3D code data
+++

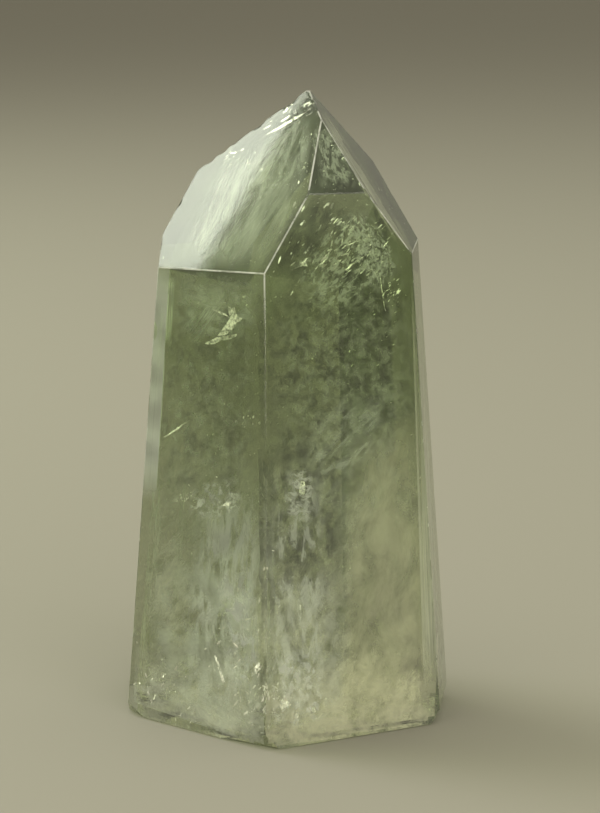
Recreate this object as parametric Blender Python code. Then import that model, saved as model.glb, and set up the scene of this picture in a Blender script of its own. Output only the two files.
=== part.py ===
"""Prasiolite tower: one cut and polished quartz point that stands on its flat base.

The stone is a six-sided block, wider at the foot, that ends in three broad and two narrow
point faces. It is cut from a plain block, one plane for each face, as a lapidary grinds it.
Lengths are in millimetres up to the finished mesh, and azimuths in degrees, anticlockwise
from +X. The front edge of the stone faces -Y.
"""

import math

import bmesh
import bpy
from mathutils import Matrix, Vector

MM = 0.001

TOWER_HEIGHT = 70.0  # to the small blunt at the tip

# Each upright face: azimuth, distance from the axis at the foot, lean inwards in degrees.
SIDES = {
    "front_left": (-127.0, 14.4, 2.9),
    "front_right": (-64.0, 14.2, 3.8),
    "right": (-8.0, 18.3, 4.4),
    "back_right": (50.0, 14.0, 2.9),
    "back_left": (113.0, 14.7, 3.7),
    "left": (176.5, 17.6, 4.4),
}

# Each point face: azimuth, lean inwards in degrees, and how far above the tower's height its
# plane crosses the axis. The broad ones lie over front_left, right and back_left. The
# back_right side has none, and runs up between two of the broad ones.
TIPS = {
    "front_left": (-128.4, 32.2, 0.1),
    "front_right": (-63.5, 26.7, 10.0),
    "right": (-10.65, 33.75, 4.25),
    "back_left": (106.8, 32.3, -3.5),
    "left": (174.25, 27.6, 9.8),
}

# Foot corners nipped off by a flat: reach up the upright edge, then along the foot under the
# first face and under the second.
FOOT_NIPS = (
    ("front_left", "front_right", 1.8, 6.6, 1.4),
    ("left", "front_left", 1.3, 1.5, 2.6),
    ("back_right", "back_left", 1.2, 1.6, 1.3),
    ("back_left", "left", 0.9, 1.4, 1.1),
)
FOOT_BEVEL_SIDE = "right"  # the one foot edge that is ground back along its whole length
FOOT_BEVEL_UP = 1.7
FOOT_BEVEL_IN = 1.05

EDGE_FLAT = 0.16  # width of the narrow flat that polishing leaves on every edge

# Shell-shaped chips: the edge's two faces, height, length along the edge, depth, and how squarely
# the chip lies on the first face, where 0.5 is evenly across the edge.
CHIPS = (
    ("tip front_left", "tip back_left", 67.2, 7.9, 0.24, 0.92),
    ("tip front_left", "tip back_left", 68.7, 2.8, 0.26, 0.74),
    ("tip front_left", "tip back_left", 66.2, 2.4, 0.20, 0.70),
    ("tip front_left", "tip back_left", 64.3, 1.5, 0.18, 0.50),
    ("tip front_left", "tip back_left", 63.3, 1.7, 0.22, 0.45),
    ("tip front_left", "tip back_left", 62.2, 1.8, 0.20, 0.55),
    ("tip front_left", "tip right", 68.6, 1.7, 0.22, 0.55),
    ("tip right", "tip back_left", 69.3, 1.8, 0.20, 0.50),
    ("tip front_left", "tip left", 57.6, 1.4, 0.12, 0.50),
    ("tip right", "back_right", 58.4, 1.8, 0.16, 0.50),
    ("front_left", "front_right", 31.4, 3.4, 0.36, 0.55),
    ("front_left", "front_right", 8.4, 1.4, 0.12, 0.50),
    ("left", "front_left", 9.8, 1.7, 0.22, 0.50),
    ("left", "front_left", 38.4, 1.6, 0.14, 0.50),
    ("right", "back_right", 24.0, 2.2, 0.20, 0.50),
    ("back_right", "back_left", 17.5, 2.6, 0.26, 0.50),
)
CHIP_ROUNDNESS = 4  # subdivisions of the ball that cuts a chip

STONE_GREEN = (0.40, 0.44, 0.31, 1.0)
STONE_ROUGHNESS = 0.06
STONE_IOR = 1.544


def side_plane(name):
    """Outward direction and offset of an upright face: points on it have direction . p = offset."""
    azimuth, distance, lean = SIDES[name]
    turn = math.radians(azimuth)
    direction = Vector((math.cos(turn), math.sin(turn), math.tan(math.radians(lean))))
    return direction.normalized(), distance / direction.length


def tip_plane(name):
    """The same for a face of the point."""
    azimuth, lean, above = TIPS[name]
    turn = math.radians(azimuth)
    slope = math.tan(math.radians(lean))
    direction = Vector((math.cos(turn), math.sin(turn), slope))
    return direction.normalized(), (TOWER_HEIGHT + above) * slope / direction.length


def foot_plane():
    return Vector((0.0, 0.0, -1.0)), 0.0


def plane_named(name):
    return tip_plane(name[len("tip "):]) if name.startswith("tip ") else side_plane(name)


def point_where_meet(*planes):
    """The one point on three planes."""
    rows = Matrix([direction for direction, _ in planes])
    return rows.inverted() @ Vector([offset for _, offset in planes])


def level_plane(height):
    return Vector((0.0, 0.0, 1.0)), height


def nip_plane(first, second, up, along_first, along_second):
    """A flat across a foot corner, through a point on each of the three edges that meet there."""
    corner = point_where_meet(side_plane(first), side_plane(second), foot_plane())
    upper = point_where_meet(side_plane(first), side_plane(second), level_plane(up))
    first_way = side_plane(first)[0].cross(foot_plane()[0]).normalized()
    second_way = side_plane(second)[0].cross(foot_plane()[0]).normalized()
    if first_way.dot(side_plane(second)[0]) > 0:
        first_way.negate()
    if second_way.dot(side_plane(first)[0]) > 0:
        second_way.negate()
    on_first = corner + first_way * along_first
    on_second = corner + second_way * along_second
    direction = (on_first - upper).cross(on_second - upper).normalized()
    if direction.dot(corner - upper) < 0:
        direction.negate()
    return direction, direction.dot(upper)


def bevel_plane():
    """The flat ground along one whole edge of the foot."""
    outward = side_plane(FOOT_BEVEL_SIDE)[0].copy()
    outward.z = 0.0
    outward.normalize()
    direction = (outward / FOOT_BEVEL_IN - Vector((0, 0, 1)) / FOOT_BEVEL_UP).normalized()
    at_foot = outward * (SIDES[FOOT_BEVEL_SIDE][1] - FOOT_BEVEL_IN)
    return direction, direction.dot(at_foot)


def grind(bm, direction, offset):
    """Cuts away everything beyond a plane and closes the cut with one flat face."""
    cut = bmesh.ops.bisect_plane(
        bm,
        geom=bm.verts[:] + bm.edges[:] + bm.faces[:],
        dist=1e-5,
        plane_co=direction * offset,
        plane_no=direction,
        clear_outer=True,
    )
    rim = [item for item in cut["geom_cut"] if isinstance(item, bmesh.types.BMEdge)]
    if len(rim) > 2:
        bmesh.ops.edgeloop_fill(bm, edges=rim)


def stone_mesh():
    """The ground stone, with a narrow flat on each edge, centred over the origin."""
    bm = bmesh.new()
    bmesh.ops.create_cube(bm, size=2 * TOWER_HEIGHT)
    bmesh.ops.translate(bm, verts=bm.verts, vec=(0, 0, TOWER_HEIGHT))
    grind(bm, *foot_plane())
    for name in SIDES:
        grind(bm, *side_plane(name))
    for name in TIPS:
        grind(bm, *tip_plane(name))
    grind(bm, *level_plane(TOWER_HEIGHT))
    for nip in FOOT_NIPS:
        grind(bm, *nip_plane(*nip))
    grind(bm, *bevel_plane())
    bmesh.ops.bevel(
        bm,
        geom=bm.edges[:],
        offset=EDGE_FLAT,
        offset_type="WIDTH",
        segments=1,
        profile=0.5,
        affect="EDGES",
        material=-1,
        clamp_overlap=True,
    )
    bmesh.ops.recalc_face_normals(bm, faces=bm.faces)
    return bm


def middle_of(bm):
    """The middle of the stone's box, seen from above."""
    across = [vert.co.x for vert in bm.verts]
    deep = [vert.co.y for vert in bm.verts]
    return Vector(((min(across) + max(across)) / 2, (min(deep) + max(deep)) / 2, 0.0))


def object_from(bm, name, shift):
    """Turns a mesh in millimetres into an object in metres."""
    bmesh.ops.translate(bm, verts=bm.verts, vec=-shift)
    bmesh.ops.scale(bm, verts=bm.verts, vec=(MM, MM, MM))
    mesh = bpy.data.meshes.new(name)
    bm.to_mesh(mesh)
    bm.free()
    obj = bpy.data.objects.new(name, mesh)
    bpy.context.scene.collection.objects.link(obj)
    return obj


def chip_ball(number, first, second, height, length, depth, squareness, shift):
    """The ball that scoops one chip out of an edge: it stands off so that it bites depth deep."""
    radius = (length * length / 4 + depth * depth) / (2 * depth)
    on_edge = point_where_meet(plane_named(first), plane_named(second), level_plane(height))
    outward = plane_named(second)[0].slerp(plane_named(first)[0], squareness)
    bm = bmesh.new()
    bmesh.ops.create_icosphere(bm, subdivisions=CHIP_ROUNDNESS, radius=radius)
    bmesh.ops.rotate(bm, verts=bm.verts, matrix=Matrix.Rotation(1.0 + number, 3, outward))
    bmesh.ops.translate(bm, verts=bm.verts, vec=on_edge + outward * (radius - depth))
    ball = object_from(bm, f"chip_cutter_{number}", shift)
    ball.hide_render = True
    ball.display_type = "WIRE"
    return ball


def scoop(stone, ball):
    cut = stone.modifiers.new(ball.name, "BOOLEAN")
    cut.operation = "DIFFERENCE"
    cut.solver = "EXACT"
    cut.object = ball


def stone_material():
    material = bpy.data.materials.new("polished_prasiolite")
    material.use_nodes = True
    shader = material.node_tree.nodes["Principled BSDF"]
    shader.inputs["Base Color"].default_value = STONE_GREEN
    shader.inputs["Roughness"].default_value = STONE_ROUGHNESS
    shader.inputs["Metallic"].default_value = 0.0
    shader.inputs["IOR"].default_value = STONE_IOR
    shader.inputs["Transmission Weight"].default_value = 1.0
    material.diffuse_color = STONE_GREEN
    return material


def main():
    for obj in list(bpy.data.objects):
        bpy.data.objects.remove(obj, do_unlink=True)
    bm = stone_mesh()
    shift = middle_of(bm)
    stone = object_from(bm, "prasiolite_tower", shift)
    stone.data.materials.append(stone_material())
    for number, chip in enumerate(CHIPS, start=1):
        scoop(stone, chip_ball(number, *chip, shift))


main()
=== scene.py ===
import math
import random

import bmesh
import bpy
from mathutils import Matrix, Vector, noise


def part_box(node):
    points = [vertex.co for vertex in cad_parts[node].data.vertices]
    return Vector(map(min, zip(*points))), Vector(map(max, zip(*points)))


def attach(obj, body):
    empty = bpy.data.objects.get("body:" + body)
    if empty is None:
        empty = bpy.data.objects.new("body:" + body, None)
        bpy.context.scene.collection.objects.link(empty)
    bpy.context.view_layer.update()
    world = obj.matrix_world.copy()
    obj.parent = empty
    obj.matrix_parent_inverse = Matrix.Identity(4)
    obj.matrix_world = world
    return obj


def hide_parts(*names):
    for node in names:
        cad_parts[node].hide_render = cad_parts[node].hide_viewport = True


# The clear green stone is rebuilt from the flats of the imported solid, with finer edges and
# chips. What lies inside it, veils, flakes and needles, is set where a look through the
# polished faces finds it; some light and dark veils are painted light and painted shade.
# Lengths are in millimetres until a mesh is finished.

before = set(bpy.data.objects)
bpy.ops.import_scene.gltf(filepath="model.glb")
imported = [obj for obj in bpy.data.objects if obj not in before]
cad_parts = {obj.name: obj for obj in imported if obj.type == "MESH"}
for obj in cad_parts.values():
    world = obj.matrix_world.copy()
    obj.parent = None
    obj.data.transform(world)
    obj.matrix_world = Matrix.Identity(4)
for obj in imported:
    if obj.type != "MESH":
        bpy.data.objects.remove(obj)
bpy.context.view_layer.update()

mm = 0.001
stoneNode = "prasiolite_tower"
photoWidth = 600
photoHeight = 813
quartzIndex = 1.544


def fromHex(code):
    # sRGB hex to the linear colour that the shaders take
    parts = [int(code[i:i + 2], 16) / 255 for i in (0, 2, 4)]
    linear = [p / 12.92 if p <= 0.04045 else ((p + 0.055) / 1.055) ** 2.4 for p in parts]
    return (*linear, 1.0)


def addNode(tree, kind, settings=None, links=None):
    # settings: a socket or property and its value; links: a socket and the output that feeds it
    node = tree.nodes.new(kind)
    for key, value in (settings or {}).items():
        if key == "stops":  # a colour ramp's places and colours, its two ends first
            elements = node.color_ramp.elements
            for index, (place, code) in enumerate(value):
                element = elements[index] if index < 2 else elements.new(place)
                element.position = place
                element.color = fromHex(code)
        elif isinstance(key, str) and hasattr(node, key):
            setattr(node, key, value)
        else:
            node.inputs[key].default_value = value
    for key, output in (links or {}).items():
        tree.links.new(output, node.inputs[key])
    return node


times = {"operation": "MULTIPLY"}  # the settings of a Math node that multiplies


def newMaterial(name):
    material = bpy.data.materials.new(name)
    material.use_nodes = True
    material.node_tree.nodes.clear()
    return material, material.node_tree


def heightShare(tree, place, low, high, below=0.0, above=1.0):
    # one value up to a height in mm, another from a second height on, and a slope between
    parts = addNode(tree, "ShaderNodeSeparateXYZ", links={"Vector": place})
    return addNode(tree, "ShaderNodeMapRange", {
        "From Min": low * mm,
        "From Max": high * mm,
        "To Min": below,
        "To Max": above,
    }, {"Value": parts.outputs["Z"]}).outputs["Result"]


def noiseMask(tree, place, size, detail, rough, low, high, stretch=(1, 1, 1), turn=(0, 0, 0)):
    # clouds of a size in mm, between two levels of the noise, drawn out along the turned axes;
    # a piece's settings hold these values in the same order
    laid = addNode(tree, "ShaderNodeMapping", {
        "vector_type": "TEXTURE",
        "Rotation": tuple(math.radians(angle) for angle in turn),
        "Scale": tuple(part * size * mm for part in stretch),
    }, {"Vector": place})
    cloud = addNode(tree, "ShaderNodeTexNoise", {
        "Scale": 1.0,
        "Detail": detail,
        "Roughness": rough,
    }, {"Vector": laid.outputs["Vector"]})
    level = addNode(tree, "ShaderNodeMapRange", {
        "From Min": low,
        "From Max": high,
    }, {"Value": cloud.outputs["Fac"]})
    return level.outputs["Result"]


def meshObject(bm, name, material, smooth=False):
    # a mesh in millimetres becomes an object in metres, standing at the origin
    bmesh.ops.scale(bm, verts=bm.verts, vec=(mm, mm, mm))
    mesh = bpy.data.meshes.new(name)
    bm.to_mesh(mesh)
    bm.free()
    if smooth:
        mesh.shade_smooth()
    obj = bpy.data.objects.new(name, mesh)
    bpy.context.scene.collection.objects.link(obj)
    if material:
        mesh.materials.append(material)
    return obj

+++

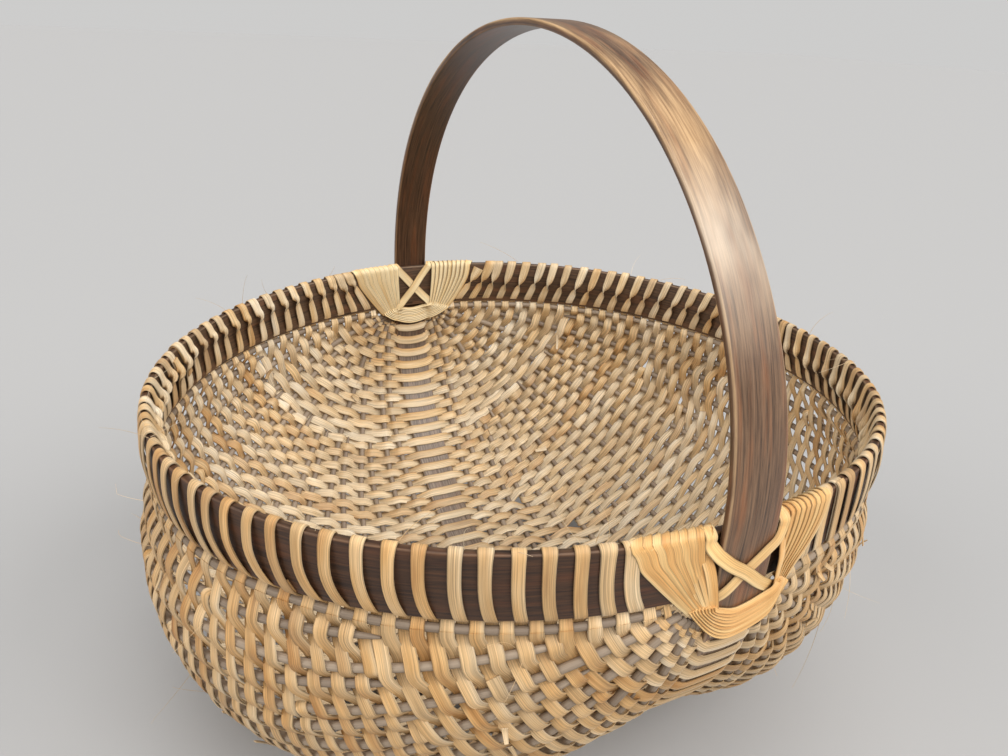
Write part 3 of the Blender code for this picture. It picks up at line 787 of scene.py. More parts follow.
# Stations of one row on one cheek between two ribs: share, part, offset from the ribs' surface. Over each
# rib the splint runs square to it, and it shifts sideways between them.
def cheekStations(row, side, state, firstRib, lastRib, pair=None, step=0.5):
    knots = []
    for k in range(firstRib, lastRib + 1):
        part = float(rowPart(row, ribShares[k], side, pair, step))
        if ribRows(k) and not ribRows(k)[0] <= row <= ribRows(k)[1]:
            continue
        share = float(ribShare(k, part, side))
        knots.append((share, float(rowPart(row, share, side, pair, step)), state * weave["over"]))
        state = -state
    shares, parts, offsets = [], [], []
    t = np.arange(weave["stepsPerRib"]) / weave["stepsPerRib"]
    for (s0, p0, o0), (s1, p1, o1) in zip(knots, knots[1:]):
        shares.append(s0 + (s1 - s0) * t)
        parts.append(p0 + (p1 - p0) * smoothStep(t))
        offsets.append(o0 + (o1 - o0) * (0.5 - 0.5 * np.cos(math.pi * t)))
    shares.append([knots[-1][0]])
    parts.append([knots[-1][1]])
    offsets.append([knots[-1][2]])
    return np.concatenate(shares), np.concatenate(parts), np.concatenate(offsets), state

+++

= TASK TO CARRY OUT =
Exactly reproduce the lines that run from the line bearing "Recreate this object" through the line bearing "TOWER_HEIGHT = 70.0", with both end lines included.

= SOLUTION TO THIS TASK =
Recreate this object as parametric Blender Python code. Then import that model, saved as model.glb, and set up the scene of this picture in a Blender script of its own. Output only the two files.
=== part.py ===
"""Prasiolite tower: one cut and polished quartz point that stands on its flat base.

The stone is a six-sided block, wider at the foot, that ends in three broad and two narrow
point faces. It is cut from a plain block, one plane for each face, as a lapidary grinds it.
Lengths are in millimetres up to the finished mesh, and azimuths in degrees, anticlockwise
from +X. The front edge of the stone faces -Y.
"""

import math

import bmesh
import bpy
from mathutils import Matrix, Vector

MM = 0.001

TOWER_HEIGHT = 70.0  # to the small blunt at the tip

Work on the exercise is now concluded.